Wait for a natural break in conversation, then gracefully move on to talk to other people you want to meet. Ask for a business card to prompt yourself to follow up later, and quickly jot down anything important you want to remember.
Make sure you have a system for following up and a plan for staying in contact with referrers, clients and key prospects. Your aim is to build relationships, not just expand your contacts database.
"To join a group that is not in a huddle, simply ask 'May I join you?'"
Joanne Campbell, business development manager, Veale Wasbrough Vizards and manager of 'VWV approach' law firm network
Avoid basic networking pitfalls.
- Selling or talking about yourself too much. As soon as someone sees that you are trying to sell, the barriers come up.
- Being invisible. Make sure people you meet at least know your name and that you are a lawyer. If nothing else, offer them a business card.
- Hiding behind your phone. Be truly present at events – looking around at people, ready to engage.

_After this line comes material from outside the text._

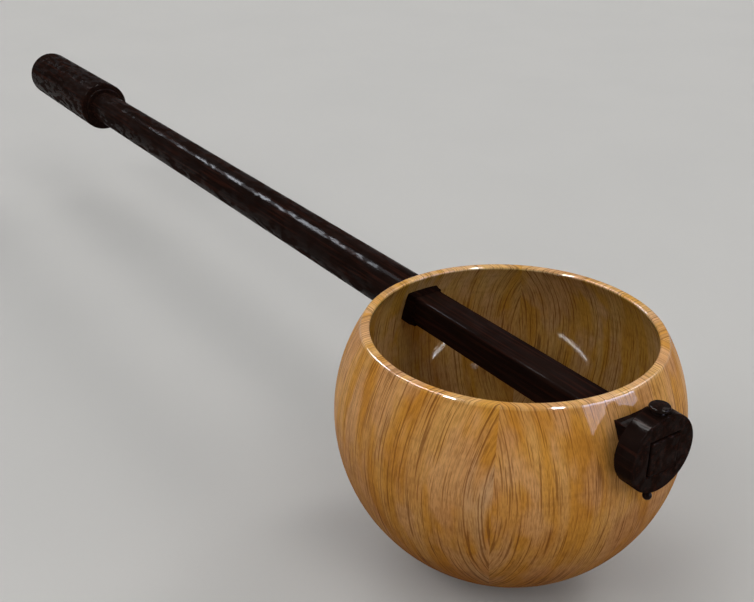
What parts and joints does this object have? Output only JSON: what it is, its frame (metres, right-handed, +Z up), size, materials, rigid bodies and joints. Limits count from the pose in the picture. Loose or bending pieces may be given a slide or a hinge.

- Retreating to your comfort zone. If you leave an event without talking to anyone new, you've missed an opportunity.
- Food and drink. Don't get caught with a great mouthful of food. And don't rely on alcohol for confidence.
- Insincerity. Be yourself, or a politely edited version, or you will never create a real relationship.
Networking top ten
- Don't sell, build relationships.
- Be genuinely interested in other people for themselves, not as a means to an end.
- Look beyond clients and potential clients to anyone who is involved with that community.
- Look for events and causes that genuinely interest you.
- Consider getting more deeply involved, for example as an event host or a charity trustee.
- Prepare for events; identify the individuals you want to meet.
- Don't hide; make a point of introducing yourself to people you don't know.
- The more you practice your networking skills, the better you get.
- Follow up new contacts and connect through social media.
- Nurture your network; look for opportunities to help them.